Le droit d’être entendu, prévu par les art. 29 al. 2 Cst et 6 § 3 CEDH, implique que l’accusé a le droit de consulter toutes les pièces essentielles à la procédure et de participer à l’administration des preuves ou, à tout le moins, de se déterminer sur son résultat (ATF 142 I 86, c. 2.2). Ce droit vise à permettre au prévenu de prendre connaissance des bases de la décision et de se défendre de manière efficace. Pour que ce droit soit effectivement exercé, le dossier doit être complet, incluant tous les moyens de preuve et leur provenance. Le prévenu doit pouvoir vérifier la validité des preuves et soulever des objections si nécessaire. Cette exigence est concrétisée par l’art. 100 CPP, garantissant ainsi que les droits de défense soient respectés (ATF 129 I 85, c. 4.1 et les réf. citées). La conséquence juridique d’une violation des prescriptions concernant les procès-verbaux ou la gestion des dossiers est régie par l’art. 141 CPP. La jurisprudence n’a pas encore tranché si ces violations relèvent des prescriptions de validité ou d’ordre au sens de l’art. 141 al. 2 ou al. 3 CPP (TF 6B_1419/2020 du 2.5.2022 et les réf. citées) (c. 2.2).
Le recourant soutient à juste titre que l’exhaustivité du dossier est essentielle pour garantir ses droits de défense. Son identification repose sur un rapport de police basé sur un enregistrement vidéo montrant son véhicule franchissant un poste frontière. Il a eu la possibilité de contester cette preuve, mais n’a apporté aucun élément remettant en cause l’authenticité de l’enregistrement ou la crédibilité des informations fournies par le corps des gardes-frontière. Contrairement à l’argumentation de A, les faits qui lui sont reprochés ne reposent pas sur l’enregistrement vidéo comme preuve principale, mais sur des témoignages et ses propres déclarations. Bien que l’obligation de tenir un dossier complet ait été violée, cela n’affecte pas l’exploitation des preuves dans ce cas, peu importe qu’il s’agisse d’une violation de prescription de validité ou d’ordre selon l’art. 141 al. 2 ou al. 3 CPP. En effet, l’infraction ayant été qualifiée de grave au sens de l’art. 141 al. 2 CPP, les preuves obtenues en violation des prescriptions de validité peuvent également être utilisées si leur exploitation est indispensable pour élucider l’infraction.
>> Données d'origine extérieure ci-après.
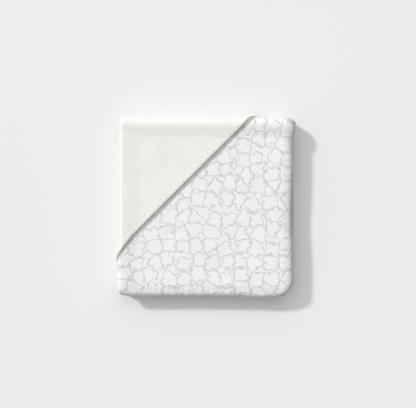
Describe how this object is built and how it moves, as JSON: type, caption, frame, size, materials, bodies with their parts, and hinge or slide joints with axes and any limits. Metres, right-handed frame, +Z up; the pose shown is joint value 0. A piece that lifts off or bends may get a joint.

Ainsi, le grief est rejeté (c. 2.3).
Finalement, A conteste sa condamnation pour omission de prêter secours (art. 128 CP) car il s’agit, selon lui, d’un comportement passif subséquent non punissable (straflose Nachtat) coréprimé (mitbestrafte) par la tentative de lésions corporelles graves (art. 122 CP cum art. 22 al. 1 CP) commise préalablement (c. 4.1).
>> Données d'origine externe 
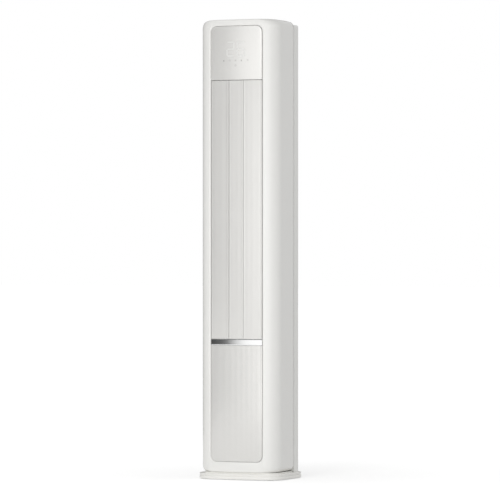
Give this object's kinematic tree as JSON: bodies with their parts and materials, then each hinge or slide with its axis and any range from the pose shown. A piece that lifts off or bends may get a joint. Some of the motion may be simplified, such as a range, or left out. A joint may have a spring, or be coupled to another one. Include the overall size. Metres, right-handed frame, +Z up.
{
  "type": "floor standing air conditioner",
  "caption": "Tall column air conditioner with a display panel, a vertical outlet of turning vanes, a fluted lower panel, a rear intake grille and a spread base.",
  "frame": {"origin": "on the floor, under the middle of the base", "axes": "+Z up, +X to the right seen from the room, -Y out of the front towards the room"},
  "size_m": [0.36, 0.28, 1.8],
  "materials": {
    "gloss_white": "moulded ABS, high gloss",
    "satin_white": "moulded ABS, satin",
    "grey_plastic": "moulded polypropylene, satin",
    "dark_plastic": "moulded plastic, matt",
    "foam": "moulded foam, matt",
    "zinc_steel": "zinc coated sheet",
    "chrome": "mirror",
    "aluminium": "bare fins",
    "copper": "bare copper tube",
    "brass": "turned brass",
    "rubber": "matt",
    "board": "solder mask, semi gloss"
  },
  "bodies": {
    "cabinet": {"base_plate": "satin_white", "foot_front_left": "rubber", "foot_front_right": "rubber", "foot_back_left": "rubber", "foot_back_right": "rubber", "front_cover": "gloss_white", "rear_housing": "satin_white", "intake_grille": "satin_white", "display_panel": "gloss_white", "display_board": "board", "trim_strip": "chrome", "lower_panel": "satin_white", "lower_shelf": "zinc_steel", "upper_shelf": "zinc_steel", "outlet_frame": "satin_white", "louvre_motor": "zinc_steel", "deflector_motor": "zinc_steel", "volute_guide": "foam", "flow_stabiliser": "foam", "fan_motor": "dark_plastic", "motor_bracket": "zinc_steel", "upper_bearing": "rubber", "fin_block": "aluminium", "coil_tube": "copper", "coil_bracket_left": "zinc_steel", "coil_bracket_right": "zinc_steel", "drain_pan": "foam", "drain_pipe": "grey_plastic", "liquid_nut": "brass", "gas_nut": "brass", "electrical_box": "zinc_steel", "electrical_lid": "zinc_steel", "control_board": "board", "terminal_block": "dark_plastic", "pipe_port_ring": "grey_plastic", "cable_gland": "dark_plastic"},
    "fan": {"fan_rotor": "dark_plastic", "fan_shaft": "zinc_steel", "fan_journal": "zinc_steel"},
    "vane_middle": {"vane_middle": "satin_white"},
    "vane_left": {"vane_left": "satin_white"},
    "vane_right": {"vane_right": "satin_white"},
    "louvre_link": {"louvre_link": "grey_plastic"},
    "deflector_1": {"deflector_1": "grey_plastic"},
    "deflector_2": {"deflector_2": "grey_plastic"},
    "deflector_3": {"deflector_3": "grey_plastic"},
    "deflector_4": {"deflector_4": "grey_plastic"},
    "deflector_5": {"deflector_5": "grey_plastic"},
    "deflector_6": {"deflector_6": "grey_plastic"},
    "deflector_7": {"deflector_7": "grey_plastic"},
    "deflector_link": {"deflector_link": "grey_plastic"},
    "filter_lower": {"filter_lower": "grey_plastic"},
    "filter_upper": {"filter_upper": "grey_plastic"}
  },
  "joints": [
    {"name": "fan_spin", "type": "hinge", "parent": "cabinet", "child": "fan", "pos_m": [-0.02, 0.012, 0.549], "axis": [0, 0, 1], "continuous": true},
    {"name": "vane_middle_swing", "type": "hinge", "parent": "cabinet", "child": "vane_middle", "pos_m": [0, -0.112, 0.555], "axis": [0, 0, 1], "range_deg": [0, 80]},
    {"name": "vane_left_swing", "type": "hinge", "parent": "cabinet", "child": "vane_left", "pos_m": [-0.07, -0.112, 0.555], "axis": [0, 0, 1], "range_deg": [0, 80]},
    {"name": "vane_right_swing", "type": "hinge", "parent": "cabinet", "child": "vane_right", "pos_m": [0.07, -0.112, 0.555], "axis": [0, 0, 1], "range_deg": [0, 80]},
    {"name": "louvre_link_pivot", "type": "hinge", "parent": "vane_middle", "child": "louvre_link", "pos_m": [0.009, -0.10128, 0.5477], "axis": [0, 0, 1], "range_deg": [-80, 0]},
    {"name": "deflector_4_tilt", "type": "hinge", "parent": "cabinet", "child": "deflector_4", "pos_m": [0, -0.059, 1.05425], "axis": [1, 0, 0], "range_deg": [-30, 30]},
    {"name": "deflector_1_tilt", "type": "hinge", "parent": "cabinet", "child": "deflector_1", "pos_m": [0, -0.059, 0.61775], "axis": [1, 0, 0], "range_deg": [-30, 30]},
    {"name": "deflector_2_tilt", "type": "hinge", "parent": "cabinet", "child": "deflector_2", "pos_m": [0, -0.059, 0.76325], "axis": [1, 0, 0], "range_deg": [-30, 30]},
    {"name": "deflector_3_tilt", "type": "hinge", "parent": "cabinet", "child": "deflector_3", "pos_m": [0, -0.059, 0.90875], "axis": [1, 0, 0], "range_deg": [-30, 30]},
    {"name": "deflector_5_tilt", "type": "hinge", "parent": "cabinet", "child": "deflector_5", "pos_m": [0, -0.059, 1.19975], "axis": [1, 0, 0], "range_deg": [-30, 30]},
    {"name": "deflector_6_tilt", "type": "hinge", "parent": "cabinet", "child": "deflector_6", "pos_m": [0, -0.059, 1.34525], "axis": [1, 0, 0], "range_deg": [-30, 30]},
    {"name": "deflector_7_tilt", "type": "hinge", "parent": "cabinet", "child": "deflector_7", "pos_m": [0, -0.059, 1.49075], "axis": [1, 0, 0], "range_deg": [-30, 30]},
    {"name": "deflector_link_pivot", "type": "hinge", "parent": "deflector_4", "child": "deflector_link", "pos_m": [0.0982, -0.05, 1.05425], "axis": [1, 0, 0], "range_deg": [-30, 30]},
    {"name": "filter_lower_slide", "type": "slide", "parent": "cabinet", "child": "filter_lower", "axis": [-1, 0, 0], "range_m": [0, 0.28]},
    {"name": "filter_upper_slide", "type": "slide", "parent": "cabinet", "child": "filter_upper", "axis": [-1, 0, 0], "range_m": [0, 0.28]}
  ],
  "couplings": [
    {"joint": "vane_left_swing", "follows": "vane_middle_swing", "ratio": 1},
    {"joint": "vane_right_swing", "follows": "vane_middle_swing", "ratio": 1},
    {"joint": "louvre_link_pivot", "follows": "vane_middle_swing", "ratio": -1},
    {"joint": "deflector_1_tilt", "follows": "deflector_4_tilt", "ratio": 1},
    {"joint": "deflector_2_tilt", "follows": "deflector_4_tilt", "ratio": 1},
    {"joint": "deflector_3_tilt", "follows": "deflector_4_tilt", "ratio": 1},
    {"joint": "deflector_5_tilt", "follows": "deflector_4_tilt", "ratio": 1},
    {"joint": "deflector_6_tilt", "follows": "deflector_4_tilt", "ratio": 1},
    {"joint": "deflector_7_tilt", "follows": "deflector_4_tilt", "ratio": 1},
    {"joint": "deflector_link_pivot", "follows": "deflector_4_tilt", "ratio": -1}
  ]
}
Après avoir exposé la teneur des art. 22, 122 et 128 CP, le Tribunal fédéral rappelle sa jurisprudence concernant le concours de l’art. 128 CP avec d’autres infractions. Il a ainsi été jugé qu’un auteur qui tente de tuer une victime et la laisse blessée, ne doit pas être condamné pour omission de porter secours car l’intention de tuer inclut la volonté de ne pas prêter secours (ATF 87 IV 7). En revanche, si l’auteur blesse intentionnellement une personne et ne lui porte pas assistance, il peut être coupable à la fois de lésions corporelles simples et d’omission de porter secours en concours réel (ATF 111 IV 124, c. 2.b et les réf. citées). Ce concours se justifie par le fait que l’auteur a réalisé l’élément subjectif visé par l’art. 123 CP en infligeant les blessures ; s’il ne fournit en outre pas d’aide à la victime, il va au-delà du résultat requis par cette infraction. Par ailleurs, la jurisprudence du TF estime qu’il existe un concours réel entre les lésions corporelles graves intentionnelles (art. 122 al. 3 aCP) et l’omission de porter secours (art. 128 CP) lorsque l’absence de secours augmente le risque pour la victime au-delà des blessures initialement infligées intentionnellement. Ainsi, le besoin d’aide de la victime ne provient pas seulement des lésions corporelles graves mais aussi de l’omission de porter secours, qui aggrave la situation (TF 6P.113/2005 et 6S.352/2005 du 25.3.2006, c. 8.4.2 et les réf. citées) (c. 4.2).
En l’espèce, il s’agit de déterminer si le fait que le recourant ne porte pas secours à la victime a créé un risque de survenance d’un résultat allant au-delà de la blessure qu’il a accepté en tentant de causer des lésions corporelles graves. L’instance inférieure a déterminé qu’après la collision, la victime a subi des lésions corporelles simples (art. 123 ch. 1 aCP) et il n’y avait pas de preuve qu’elle se trouvait en danger de mort. De plus, A savait que B pourrait être blessé et avoir besoin d’aide, mais il ne lui a pas porté secours, acceptant qu’il puisse ne pas en recevoir. Toutefois, il n’a pas été établi que l’omission de prêter secours ait créé un danger pour l’intégrité physique de B qui allait au-delà des lésions corporelles graves envisagées par le recourant. Ainsi, après avoir commis la tentative de lésions corporelles graves, le recourant ne doit pas être condamné également pour omission de porter secours (art. 128 CP). En effet, la volonté de causer des lésions corporelles graves (art. 122 CP) exprimée lors de la tentative inclut en l’espèce celle de ne pas porter secours (cf. ATF 87 IV 7). L’omission de porter secours est considérée comme un comportement passif subséquent non punissable (straflose Nachtat) parce que coréprimé (mitbestrafte) par la tentative de lésions corporelles graves (art. 122 CP cum art. 22 al. 1 CP) commise préalablement, excluant ainsi le concours d’infractions (c. 4.3). Le recours est admis et la cause renvoyée à l’autorité précédente pour nouvelle décision dans le sens des considérants (c. 5).